Thursday, May 03, 2007

kinda sick of blogging liao... seems no one reading also... probably wont update so much liao... I think readers out there are yawning when reading my blog... and probably as sick as me... cos I am forever in eeyore mood... sorry ar.. but that's how I am borned to be...

few weeks ago.. I told dear that I might want to throw a mini party for myself on my bday... (ok I know from now till my bday still have abt 7mths+... I think too far liao..) this year my bday just nice falls on saturday... I was thinking abt having a bbq... wanted to invite all my frens... from pri sch to poly... wanna meet up with those frens that I haven meet them for ages... I was so excited abt it... but gals are fickled-minded... 3 min passion. maybe only me ba... now dun feel like doing so... cos I'm afraid that history will repeat itself... I'm so scared that whateva happen on my 21st bday will happen again on my 23rd bday... though I yearned for frens ard me to celebrate my bday... still a part of me is afraid to try...

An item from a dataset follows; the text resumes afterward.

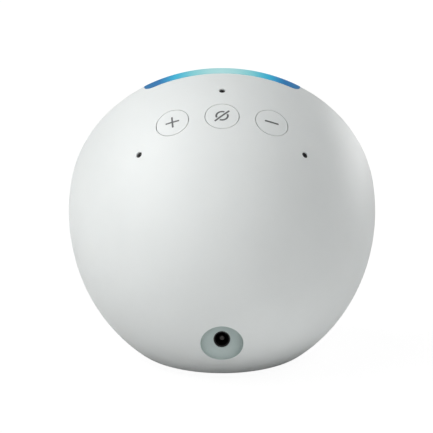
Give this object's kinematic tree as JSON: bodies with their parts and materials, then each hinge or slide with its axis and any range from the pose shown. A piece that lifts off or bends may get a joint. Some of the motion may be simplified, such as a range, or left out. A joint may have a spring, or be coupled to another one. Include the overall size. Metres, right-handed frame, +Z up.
{
  "type": "smart speaker",
  "caption": "Compact half-dome smart speaker with a leaning round fabric grille, top buttons, a light bar on the rim and a rear power socket.",
  "frame": {"origin": "centre of the bounding box in X and Y, on the surface it stands on", "axes": "+Z up, -Y is the fabric grille's side, +Y is the rear with the power socket, +X across"},
  "size_m": [0.099, 0.0823, 0.091],
  "materials": {
    "shell_white": "fine-textured moulded plastic",
    "button_white": "fine-textured moulded plastic",
    "foot_rubber": "matt",
    "tape": "adhesive foam tape",
    "cloth_white": "knitted polyester",
    "frame_grey": "moulded plastic",
    "light_bar": "milky light guide, lit blue at its ends",
    "reflector_white": "moulded plastic",
    "circuit_board": "solder mask",
    "led_lens": "clear",
    "baffle_black": "moulded plastic",
    "cup_black": "moulded plastic",
    "seal_foam": "closed-cell foam",
    "screw_steel": "zinc plated",
    "basket_steel": "black e-coat",
    "plate_steel": "zinc plated",
    "magnet_grey": "sintered ferrite",
    "cone_paper": "coated pulp",
    "surround_rubber": "matt",
    "spider_cloth": "resin-treated weave",
    "former_foil": "foil",
    "copper": "enamelled copper",
    "terminal_brown": "phenolic board",
    "wire_insulation": "vinyl",
    "chip_black": "epoxy",
    "pad_grey": "silicone pad",
    "aluminium": "extruded",
    "shield_tin": "tinned steel",
    "capacitor_can": "sleeved can",
    "inductor_grey": "pressed powder",
    "antenna_metal": "plated",
    "connector_ivory": "nylon",
    "socket_black": "moulded plastic",
    "contact_metal": "nickel plated",
    "switch_black": "moulded plastic",
    "plunger_white": "moulded plastic",
    "guide_grey": "moulded plastic",
    "microphone_can": "gold-plated lid",
    "seal_rubber": "silicone",
    "cable_amber": "polyimide"
  },
  "bodies": {
    "housing": {"antenna": "antenna_metal", "baffle": "baffle_black", "baffle_screws": "screw_steel", "board_connectors": "connector_ivory", "button_board": "circuit_board", "button_board_screws": "screw_steel", "button_cable": "cable_amber", "button_guide": "guide_grey", "capacitors": "capacitor_can", "cup_screws": "screw_steel", "cup_seal": "seal_foam", "driver_basket": "basket_steel", "driver_gasket": "seal_foam", "driver_magnet": "magnet_grey", "driver_screws": "screw_steel", "driver_spider": "spider_cloth", "driver_surround": "surround_rubber", "driver_terminals": "terminal_brown", "driver_top_plate": "plate_steel", "driver_yoke": "plate_steel", "foot_tape": "tape", "grille_cloth": "cloth_white", "grille_frame": "frame_grey", "heat_spreader": "aluminium", "inductors": "inductor_grey", "lead_grommet": "seal_rubber", "led_board": "circuit_board", "led_cable": "cable_amber", "leds": "led_lens", "light_bar": "light_bar", "light_reflector": "reflector_white", "main_board": "circuit_board", "main_board_screws": "screw_steel", "memory_chip": "chip_black", "microphone_seals": "seal_rubber", "microphones": "microphone_can", "power_socket": "socket_black", "power_socket_pin": "contact_metal", "power_socket_spring": "contact_metal", "processor": "chip_black", "radio_shield": "shield_tin", "rear_shell": "shell_white", "rubber_foot": "foot_rubber", "speaker_cup": "cup_black", "speaker_leads": "wire_insulation", "tact_switches": "switch_black", "thermal_pad": "pad_grey", "top_connectors": "connector_ivory"},
    "volume_up": {"volume_up_button": "button_white", "volume_up_plunger": "plunger_white"},
    "mic_mute": {"mic_mute_button": "button_white", "mic_mute_plunger": "plunger_white"},
    "volume_down": {"volume_down_button": "button_white", "volume_down_plunger": "plunger_white"},
    "cone": {"driver_cone": "cone_paper", "driver_dust_cap": "cone_paper", "voice_coil_former": "former_foil", "voice_coil_winding": "copper"}
  },
  "joints": [
    {"name": "volume_up_press", "type": "slide", "parent": "housing", "child": "volume_up", "axis": [0, -0.6042, -0.7968], "range_m": [0, 0.0005], "stiffness_N_per_m": 600, "springref_m": -0.0006},
    {"name": "mic_mute_press", "type": "slide", "parent": "housing", "child": "mic_mute", "axis": [0, -0.6042, -0.7968], "range_m": [0, 0.0005], "stiffness_N_per_m": 600, "springref_m": -0.0006},
    {"name": "volume_down_press", "type": "slide", "parent": "housing", "child": "volume_down", "axis": [0, -0.6042, -0.7968], "range_m": [0, 0.0005], "stiffness_N_per_m": 600, "springref_m": -0.0006},
    {"name": "cone_travel", "type": "slide", "parent": "housing", "child": "cone", "axis": [0, -0.9336, 0.3584], "range_m": [-0.0015, 0.0015], "stiffness_N_per_m": 600, "deforming": ["driver_surround", "driver_spider"]}
  ]
}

had a dream last night... dreamt abt the past again... dreamt abt ex again... ming, minghui and jac all are in my dreams... seems like a flash back... those happy times that we once shared... how and why we call ourselves as allies... how we used to go out in a group... how I got attached... how our friendship started to fall apart becos of some misunderstandings (or maybe there isnt any).. how I was back in singlehood and made alot of frens (now I cant seems to find back these frens) etc... everything seems just happened yesterday... those memories still fresh in my mind even though all these happened 3-5 years ago... how I wish I can forget abt all those completely... cos whenever I dreamt of them, my heart aches.. and I misses those days... misses my singlehood life...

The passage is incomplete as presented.